The wheels of my faithful Samsonite suitcase were not built for the unsteady terrain of the Khoa San Road, and as I trundled out of the hotel amid the chaos of the stalls and kerbs and boards and lumps in the street, I envied my smug rucksack-wielding friends. (That said, I was mighty greatful for it in Australia when I had to pack and repack almost every night – swings and roundabouts ay?)
Kanchanaburi was to be our home for the next few days: a reasonably large and busy town just over 100km west of Bangkok. Our accommodation was a little out of the centre of things, but this was not a problem as everyone was still getting to know one another. For this reason, we were quite glad of the quiet resort, which offered us large, spacious twin rooms as well as a small tuck shop, pool and massage parlor, all three of which we took great advantage of.
On the first evening, we enjoyed a welcome meal sat out on a pontoon on the River Kwai. It was so still and quiet in comparison to the bedlam of Bangkok; a brilliant opportunity for us to chat away with a few Changs in hand. For those not in the know, Chang and Singha are Thailand’s two rival beer brands. You must pick a side and stick to it.
After the meal, our guide Noinah had promised us a night out in her favourite bar in Kanchanaburi. This was the momentous Sugar Member, a delightful establishment that Noinah insisted was a club. I personally felt bar was a slight stretch, but we had a brilliant night nonetheless – cheap drinks, a pool table, a bizarre tangle of offensive slogans and inspirational quotes scribbled over the walls in glow paint and of course, ‘Sugar’, the owner. In my innocence and naivety, I had assumed Sugar to be a small, sweet Thai lady with questionable dress sense. After all, who am I to judge extensive white lycra and glitter? I was later proved wrong when we found Sugar to be a small, sweet Thai lady with a penis. Either way, she was brilliant and we had many a hilarious night in the bar over the next few days. If I ever return to Kanchanaburi and consider myself in desperate need of cheap buckets of cocktail for 100 baht (about £1) or the opportunity to swing from a life-size plastic wrecking ball whilst my friends belt out Miley Cyrus’ timeless classic, I will know where to go.
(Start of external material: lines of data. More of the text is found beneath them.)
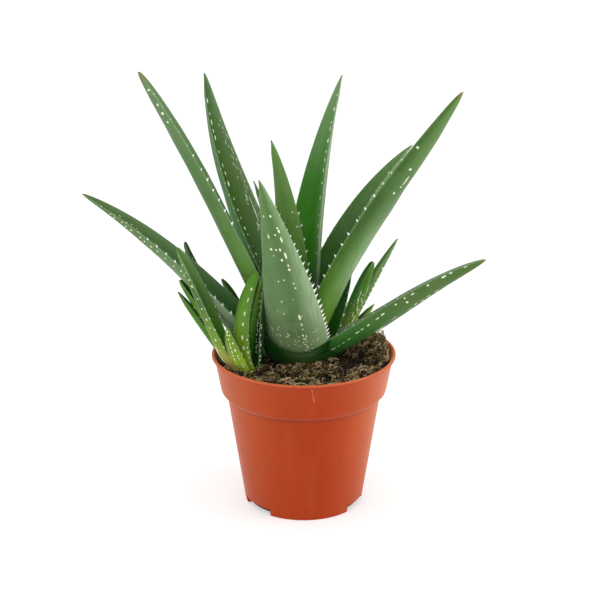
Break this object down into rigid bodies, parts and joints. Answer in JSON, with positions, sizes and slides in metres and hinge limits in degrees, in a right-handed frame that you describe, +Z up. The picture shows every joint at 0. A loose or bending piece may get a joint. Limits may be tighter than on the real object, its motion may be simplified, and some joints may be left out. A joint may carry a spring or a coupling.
{
  "type": "potted aloe plant",
  "caption": "Aloe with a rosette of long tapering toothed leaves and small offshoots, growing in fibrous soil in a round tapered plastic nursery pot.",
  "frame": {"origin": "centre of the pot's flat foot, on the ground", "axes": "+Z up out of the pot, -Y towards the viewer of the front, +X to that viewer's right"},
  "size_m": [0.2569, 0.1291, 0.2881],
  "materials": {
    "leaf_green": "satin",
    "leaf_sage": "satin",
    "leaf_young": "satin",
    "stem_pale": "matte",
    "potting_soil": "matte",
    "pot_plastic": "satin"
  },
  "bodies": {
    "root": {"stem": "stem_pale", "shoot_left_stem": "stem_pale", "shoot_right_stem": "stem_pale", "shoot_back_stem": "stem_pale", "leaf_heart": "leaf_green", "leaf_inner_front": "leaf_green", "leaf_back": "leaf_green", "leaf_back_right": "leaf_green", "leaf_back_left": "leaf_green", "leaf_upper_left": "leaf_green", "leaf_right": "leaf_green", "leaf_front": "leaf_sage", "leaf_behind_right": "leaf_green", "leaf_lower_right": "leaf_green", "leaf_lower_left": "leaf_green", "shoot_left_leaf_1": "leaf_young", "shoot_left_leaf_2": "leaf_young", "shoot_left_leaf_3": "leaf_young", "shoot_left_leaf_4": "leaf_young", "shoot_left_leaf_5": "leaf_young", "shoot_left_leaf_6": "leaf_young", "shoot_left_leaf_7": "leaf_young", "shoot_right_leaf_1": "leaf_young", "shoot_right_leaf_2": "leaf_young", "shoot_right_leaf_3": "leaf_young", "shoot_back_leaf_1": "leaf_young", "shoot_back_leaf_2": "leaf_young", "soil": "potting_soil", "pot": "pot_plastic"}
  },
  "joints": []
}
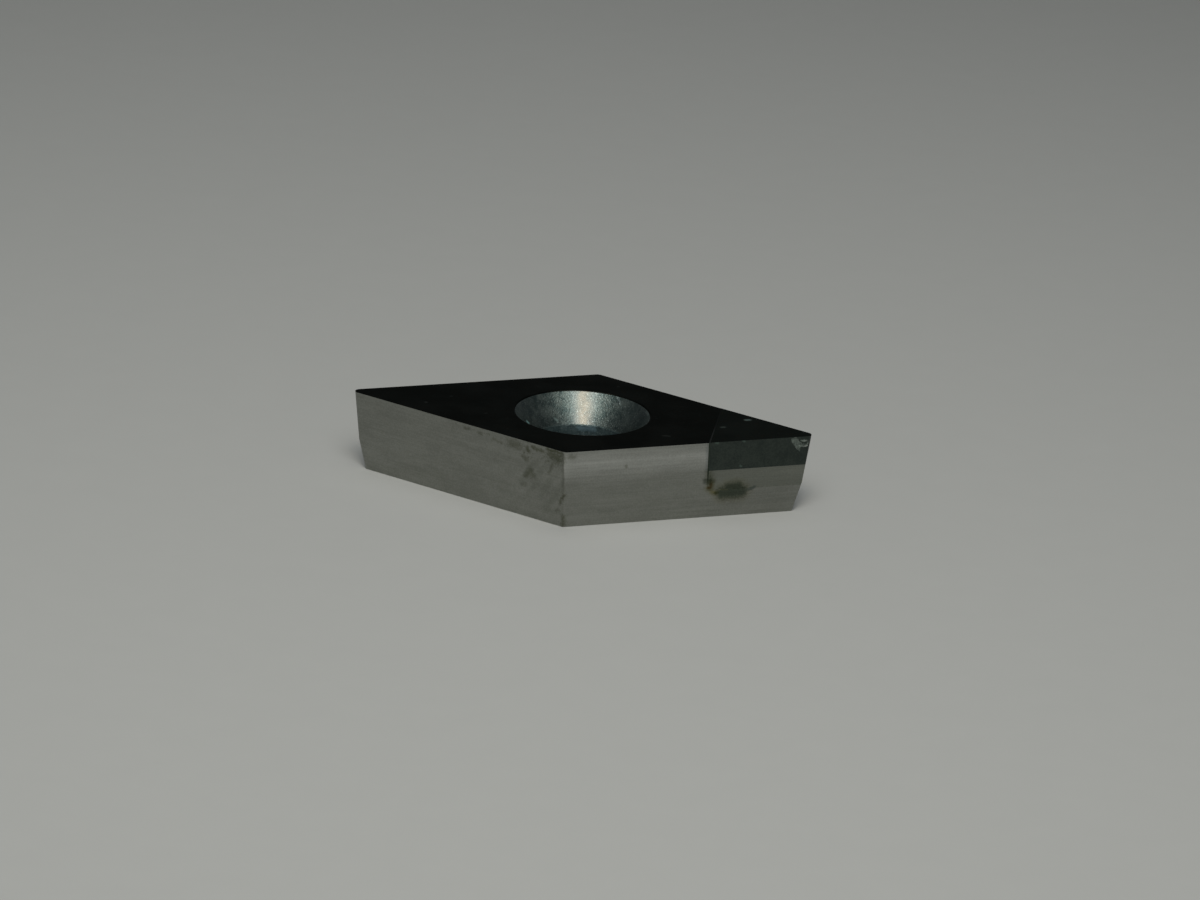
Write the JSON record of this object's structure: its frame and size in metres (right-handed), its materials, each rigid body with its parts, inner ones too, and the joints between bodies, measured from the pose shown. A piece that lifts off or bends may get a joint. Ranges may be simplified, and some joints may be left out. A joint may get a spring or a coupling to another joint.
{
  "type": "brazed-tip boring insert",
  "caption": "Rhombic 55 degree boring insert with relief flanks, a countersunk screw hole and a cbn tip brazed into one acute corner.",
  "frame": {"origin": "on the screw hole's axis, in the seat face", "axes": "+Z along the screw hole from the seat face to the top face, +X along the long diagonal towards the cbn nose"},
  "size_m": [0.0134, 0.0072, 0.0024],
  "materials": {
    "ground_carbide": "ground flanks, lapped dark top face",
    "cbn": "fine ground, dark",
    "backing_carbide": "ground",
    "braze": "dull, tarnished"
  },
  "bodies": {
    "root": {"carbide_body": "ground_carbide", "cbn_layer": "cbn", "tip_backing": "backing_carbide", "braze_joint": "braze"}
  },
  "joints": []
}
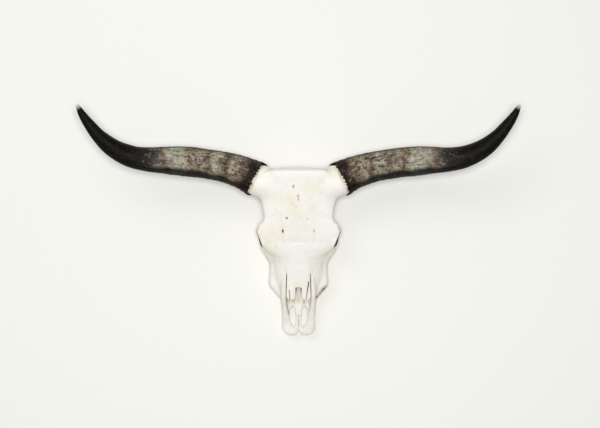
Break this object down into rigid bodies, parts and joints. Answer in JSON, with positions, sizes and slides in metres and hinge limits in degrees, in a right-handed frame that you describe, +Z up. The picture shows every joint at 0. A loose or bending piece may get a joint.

Our first full day was spent at Erawan National Park. For many of us, this was the opening glimpse of Thailand’s natural beauty. After a 40 minute ride in one of the truck taxis that we called Tuk-Trucks. The real name is a Songthaew (Song-tow) and they are essentially red pick-up trucks with benches/ seats fixed into the back. They’re used a lot in more rural areas of the country and if you’re in a larger group, these are a brilliant and cheap way of getting around.
A couple of the ones we took to Sugar Member had been decked out with fairy lights and a glitter ball. Seats in the disco truck were thus in high demand amongst our group. I also find Songthaews far less terrifying than tuk-tuks; a little close to the wind for wousses such as myself.
Erawan was absolutely stunning; seven majestic tiers of turquoise water cascading down the hillside. After a sweaty hike to the top in what I can only described as misjudged footwear (my Converse), we had a well-deserved dip in the uppermost pool. Now, if you ever visited a British shopping centre circa 2008, you will remember the offer of sitting on a stool with your feet in some murky water whilst several hundred fish nibbled off your dead skin. For a tenner. Well – tier 7 of Erawan waterfall offered this service for free, although once into the cool water, several of us were not so keen. Cue girly screams (from the boys). The opportunity to slide down a giant rock and into the plunge pool was also not to be missed at the fourth tier as we descended.
The following day promised a lesson in Thai cooking. As something of a foodie, I was particularly looking forward to this. We watched the preparation of three dishes: a prawn Tom Yum soup, a tofu Pad Thai and a chicken and cashew nut dish. Having attempted some Thai classics at home before I left with less success, I soon learned that plenty of chilli-infused oil as well as lashings of spic, soy and fish sauce are what gives the dishes such a satisfying depth of flavour and spice. The Thais don’t hold back with their seasoning. Later that evening, we went out for a meal in the town and I discovered the delights of a chicken Massaman curry – another Thai classic made with lots of peanuts and cream. To me, it felt like the Thai answer to a chicken Korma but it hit the spot. A fairly chilled night was had by all – myself, Char, Ula and Stacey sat outside on the balcony with a crate of Spy. I understand them to be like a pre-mixed wine spritzer just made with various types of wine, sugar and sparkling spring water. And so was born our taste for the Thai wine cooler – a tacky beverage to make any discerning wine critic turn their nose up. It was a lengthy love affair and I have to admit I was a little sad when the time came for me to sip my final bottle as I paddled on the shores of Koh Samui.
On the way back home, we made a quick stop at a modern shopping centre where we grabbed some amazing sushi and had a look around the sportswear shops. Picking up a pair of Adidas running shorts with no label, Char asked the shop assistant what size they were. Unsure what she was trying to say, the shop assistant continued to shake her head, and we attempted to explain in a variety of words and hand gestures. An amusing verbal tussle ensued, the confusion and irritation of the shop assistant building all the while, until she finally snapped and screamed that the shorts had ‘NO SIZE! NOOOO SIZE!’